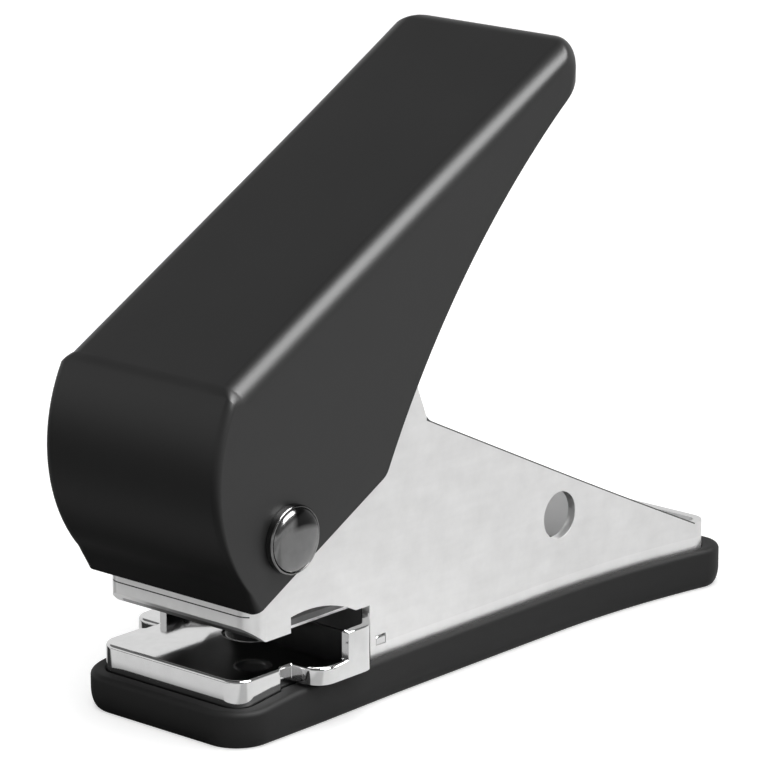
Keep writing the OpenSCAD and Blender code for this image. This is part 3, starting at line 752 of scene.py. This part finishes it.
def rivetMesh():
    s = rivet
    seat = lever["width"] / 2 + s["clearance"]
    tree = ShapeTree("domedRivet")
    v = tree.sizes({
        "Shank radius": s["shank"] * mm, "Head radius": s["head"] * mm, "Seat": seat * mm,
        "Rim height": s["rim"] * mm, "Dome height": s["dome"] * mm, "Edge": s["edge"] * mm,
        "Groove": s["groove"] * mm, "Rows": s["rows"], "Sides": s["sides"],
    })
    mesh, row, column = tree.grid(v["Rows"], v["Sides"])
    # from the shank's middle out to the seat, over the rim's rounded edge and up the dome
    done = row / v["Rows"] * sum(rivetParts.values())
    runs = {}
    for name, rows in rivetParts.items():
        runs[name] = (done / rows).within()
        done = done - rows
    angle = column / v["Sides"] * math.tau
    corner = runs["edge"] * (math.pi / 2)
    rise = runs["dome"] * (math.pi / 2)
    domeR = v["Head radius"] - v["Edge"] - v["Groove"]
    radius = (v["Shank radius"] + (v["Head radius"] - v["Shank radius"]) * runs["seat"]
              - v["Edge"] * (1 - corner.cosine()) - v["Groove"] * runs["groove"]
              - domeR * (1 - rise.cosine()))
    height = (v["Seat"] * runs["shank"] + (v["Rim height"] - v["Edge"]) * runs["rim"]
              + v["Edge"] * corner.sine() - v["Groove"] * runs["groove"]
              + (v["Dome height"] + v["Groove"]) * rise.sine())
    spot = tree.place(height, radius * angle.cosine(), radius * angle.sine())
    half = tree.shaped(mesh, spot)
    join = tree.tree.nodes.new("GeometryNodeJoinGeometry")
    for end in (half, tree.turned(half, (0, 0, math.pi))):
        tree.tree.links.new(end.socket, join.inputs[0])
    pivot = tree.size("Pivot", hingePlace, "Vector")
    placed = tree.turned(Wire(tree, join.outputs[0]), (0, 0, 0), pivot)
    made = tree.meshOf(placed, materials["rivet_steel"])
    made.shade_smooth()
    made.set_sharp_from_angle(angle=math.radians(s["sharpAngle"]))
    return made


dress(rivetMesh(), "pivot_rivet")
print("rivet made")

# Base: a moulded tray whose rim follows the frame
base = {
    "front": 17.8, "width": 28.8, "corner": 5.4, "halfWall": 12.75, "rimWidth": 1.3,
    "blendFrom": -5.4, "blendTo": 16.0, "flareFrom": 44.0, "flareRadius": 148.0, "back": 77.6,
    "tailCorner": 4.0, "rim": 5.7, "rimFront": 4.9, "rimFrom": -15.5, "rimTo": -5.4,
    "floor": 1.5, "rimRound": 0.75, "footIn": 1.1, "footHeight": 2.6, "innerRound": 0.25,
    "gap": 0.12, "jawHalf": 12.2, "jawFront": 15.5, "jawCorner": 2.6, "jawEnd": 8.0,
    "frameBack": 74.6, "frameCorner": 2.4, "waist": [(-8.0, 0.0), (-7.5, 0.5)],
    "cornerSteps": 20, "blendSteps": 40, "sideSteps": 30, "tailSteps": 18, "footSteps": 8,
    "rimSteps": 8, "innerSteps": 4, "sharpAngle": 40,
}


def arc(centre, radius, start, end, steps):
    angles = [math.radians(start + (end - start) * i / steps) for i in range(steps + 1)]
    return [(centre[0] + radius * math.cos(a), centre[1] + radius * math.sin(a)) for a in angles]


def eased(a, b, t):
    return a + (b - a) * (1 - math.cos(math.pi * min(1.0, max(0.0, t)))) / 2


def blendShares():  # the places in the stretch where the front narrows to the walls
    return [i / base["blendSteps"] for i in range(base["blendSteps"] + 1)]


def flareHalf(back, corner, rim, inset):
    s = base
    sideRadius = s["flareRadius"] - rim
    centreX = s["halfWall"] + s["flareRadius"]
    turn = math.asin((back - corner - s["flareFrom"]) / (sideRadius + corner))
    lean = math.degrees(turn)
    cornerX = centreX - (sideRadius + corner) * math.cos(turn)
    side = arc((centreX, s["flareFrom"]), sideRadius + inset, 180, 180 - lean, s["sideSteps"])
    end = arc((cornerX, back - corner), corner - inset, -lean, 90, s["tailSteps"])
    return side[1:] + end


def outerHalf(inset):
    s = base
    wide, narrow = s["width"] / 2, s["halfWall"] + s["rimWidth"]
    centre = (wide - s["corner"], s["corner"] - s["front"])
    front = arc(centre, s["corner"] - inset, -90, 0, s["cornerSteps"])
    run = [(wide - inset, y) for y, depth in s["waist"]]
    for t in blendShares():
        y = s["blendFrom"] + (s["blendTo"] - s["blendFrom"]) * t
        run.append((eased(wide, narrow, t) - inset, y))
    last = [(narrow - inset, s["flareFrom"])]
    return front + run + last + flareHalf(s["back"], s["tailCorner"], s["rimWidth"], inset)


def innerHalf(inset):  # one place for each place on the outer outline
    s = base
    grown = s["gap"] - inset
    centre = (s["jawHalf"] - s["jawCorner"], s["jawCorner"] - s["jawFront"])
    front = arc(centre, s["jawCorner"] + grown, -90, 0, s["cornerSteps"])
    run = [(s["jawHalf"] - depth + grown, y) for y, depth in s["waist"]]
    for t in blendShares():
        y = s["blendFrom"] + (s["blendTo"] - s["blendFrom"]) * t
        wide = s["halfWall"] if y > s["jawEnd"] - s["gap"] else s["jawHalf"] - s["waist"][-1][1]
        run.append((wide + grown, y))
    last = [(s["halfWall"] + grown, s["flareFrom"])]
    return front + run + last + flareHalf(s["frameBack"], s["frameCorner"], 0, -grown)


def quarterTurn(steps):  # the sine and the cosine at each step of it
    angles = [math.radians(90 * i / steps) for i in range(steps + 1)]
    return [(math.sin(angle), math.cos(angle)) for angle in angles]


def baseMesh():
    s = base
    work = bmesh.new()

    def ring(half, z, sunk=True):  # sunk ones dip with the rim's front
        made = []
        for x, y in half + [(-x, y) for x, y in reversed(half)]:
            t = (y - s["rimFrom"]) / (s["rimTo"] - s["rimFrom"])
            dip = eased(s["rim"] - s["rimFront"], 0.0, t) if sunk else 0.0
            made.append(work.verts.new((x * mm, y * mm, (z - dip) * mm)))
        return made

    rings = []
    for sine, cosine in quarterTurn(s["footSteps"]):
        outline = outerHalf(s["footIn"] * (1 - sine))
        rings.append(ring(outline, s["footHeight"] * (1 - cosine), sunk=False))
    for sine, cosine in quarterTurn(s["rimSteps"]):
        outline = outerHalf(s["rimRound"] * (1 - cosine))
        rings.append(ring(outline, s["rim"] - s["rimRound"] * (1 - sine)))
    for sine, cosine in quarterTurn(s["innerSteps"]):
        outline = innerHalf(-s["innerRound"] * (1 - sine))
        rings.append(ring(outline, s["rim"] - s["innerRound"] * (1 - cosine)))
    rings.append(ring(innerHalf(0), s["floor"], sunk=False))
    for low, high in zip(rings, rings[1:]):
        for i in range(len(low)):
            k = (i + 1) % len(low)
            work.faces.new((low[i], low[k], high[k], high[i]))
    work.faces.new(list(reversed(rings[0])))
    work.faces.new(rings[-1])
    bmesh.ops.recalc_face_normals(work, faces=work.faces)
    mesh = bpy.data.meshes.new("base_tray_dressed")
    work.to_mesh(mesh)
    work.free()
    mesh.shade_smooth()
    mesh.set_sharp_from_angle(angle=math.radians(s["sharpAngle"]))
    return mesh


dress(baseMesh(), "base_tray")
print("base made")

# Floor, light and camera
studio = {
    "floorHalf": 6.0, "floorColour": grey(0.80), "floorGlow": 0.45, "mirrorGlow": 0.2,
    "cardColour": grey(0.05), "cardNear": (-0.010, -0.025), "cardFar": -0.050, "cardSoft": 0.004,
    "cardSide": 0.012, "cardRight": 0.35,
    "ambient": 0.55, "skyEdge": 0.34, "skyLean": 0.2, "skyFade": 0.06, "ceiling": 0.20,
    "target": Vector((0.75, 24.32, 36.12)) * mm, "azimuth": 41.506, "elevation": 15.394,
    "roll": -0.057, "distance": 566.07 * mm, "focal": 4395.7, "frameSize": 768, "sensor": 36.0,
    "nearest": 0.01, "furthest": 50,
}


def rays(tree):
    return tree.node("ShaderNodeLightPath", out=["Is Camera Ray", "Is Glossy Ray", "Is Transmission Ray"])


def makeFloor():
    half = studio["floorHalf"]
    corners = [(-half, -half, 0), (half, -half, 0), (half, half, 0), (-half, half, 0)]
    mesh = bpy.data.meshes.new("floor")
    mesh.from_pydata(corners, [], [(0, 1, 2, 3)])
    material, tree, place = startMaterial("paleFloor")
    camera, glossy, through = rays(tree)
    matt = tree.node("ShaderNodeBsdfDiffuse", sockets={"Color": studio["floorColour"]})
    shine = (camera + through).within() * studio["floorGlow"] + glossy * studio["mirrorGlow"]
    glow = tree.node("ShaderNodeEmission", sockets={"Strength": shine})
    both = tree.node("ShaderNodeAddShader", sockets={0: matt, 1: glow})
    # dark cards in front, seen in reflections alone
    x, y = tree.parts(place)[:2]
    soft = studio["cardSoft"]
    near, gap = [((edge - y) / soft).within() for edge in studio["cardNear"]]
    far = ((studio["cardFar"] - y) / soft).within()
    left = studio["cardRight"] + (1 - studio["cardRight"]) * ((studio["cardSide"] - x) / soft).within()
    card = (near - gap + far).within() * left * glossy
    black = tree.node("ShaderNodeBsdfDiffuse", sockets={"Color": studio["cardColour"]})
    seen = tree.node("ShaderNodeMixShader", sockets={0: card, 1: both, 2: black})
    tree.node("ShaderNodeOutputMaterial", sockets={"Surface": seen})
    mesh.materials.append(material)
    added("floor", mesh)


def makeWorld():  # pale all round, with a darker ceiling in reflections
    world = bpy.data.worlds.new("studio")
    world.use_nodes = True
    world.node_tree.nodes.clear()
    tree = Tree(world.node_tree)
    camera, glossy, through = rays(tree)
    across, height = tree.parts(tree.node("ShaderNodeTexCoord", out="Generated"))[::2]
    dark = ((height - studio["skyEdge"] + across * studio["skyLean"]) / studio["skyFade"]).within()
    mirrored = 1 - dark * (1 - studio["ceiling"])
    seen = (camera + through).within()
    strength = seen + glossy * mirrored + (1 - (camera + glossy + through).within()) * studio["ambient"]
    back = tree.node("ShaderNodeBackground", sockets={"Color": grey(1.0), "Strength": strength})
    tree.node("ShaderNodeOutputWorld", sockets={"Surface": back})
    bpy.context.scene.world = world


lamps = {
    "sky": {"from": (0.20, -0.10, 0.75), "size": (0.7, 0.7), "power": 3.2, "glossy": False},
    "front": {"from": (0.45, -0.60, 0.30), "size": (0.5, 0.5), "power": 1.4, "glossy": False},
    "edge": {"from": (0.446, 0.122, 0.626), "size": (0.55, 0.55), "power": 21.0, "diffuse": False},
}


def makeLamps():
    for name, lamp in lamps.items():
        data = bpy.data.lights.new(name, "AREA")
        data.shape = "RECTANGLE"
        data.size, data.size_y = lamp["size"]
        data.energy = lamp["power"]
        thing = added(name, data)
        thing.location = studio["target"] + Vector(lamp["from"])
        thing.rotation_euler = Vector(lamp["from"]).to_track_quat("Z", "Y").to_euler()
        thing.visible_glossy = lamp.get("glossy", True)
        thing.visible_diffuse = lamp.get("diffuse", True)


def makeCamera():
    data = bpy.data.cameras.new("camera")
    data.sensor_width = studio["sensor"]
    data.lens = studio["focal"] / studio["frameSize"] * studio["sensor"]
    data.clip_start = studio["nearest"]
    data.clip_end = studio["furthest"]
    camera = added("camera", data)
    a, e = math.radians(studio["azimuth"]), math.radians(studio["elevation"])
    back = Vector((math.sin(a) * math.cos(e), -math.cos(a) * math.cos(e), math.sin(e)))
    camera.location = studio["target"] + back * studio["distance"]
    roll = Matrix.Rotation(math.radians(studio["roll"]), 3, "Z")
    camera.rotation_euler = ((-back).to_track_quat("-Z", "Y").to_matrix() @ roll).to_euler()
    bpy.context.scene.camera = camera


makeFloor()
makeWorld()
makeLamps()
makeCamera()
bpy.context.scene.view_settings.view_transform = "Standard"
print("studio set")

● **DO THIS**: Using the material above, count the lines containing the word "scene". Reply with the number alone.

● **REPLY**: 4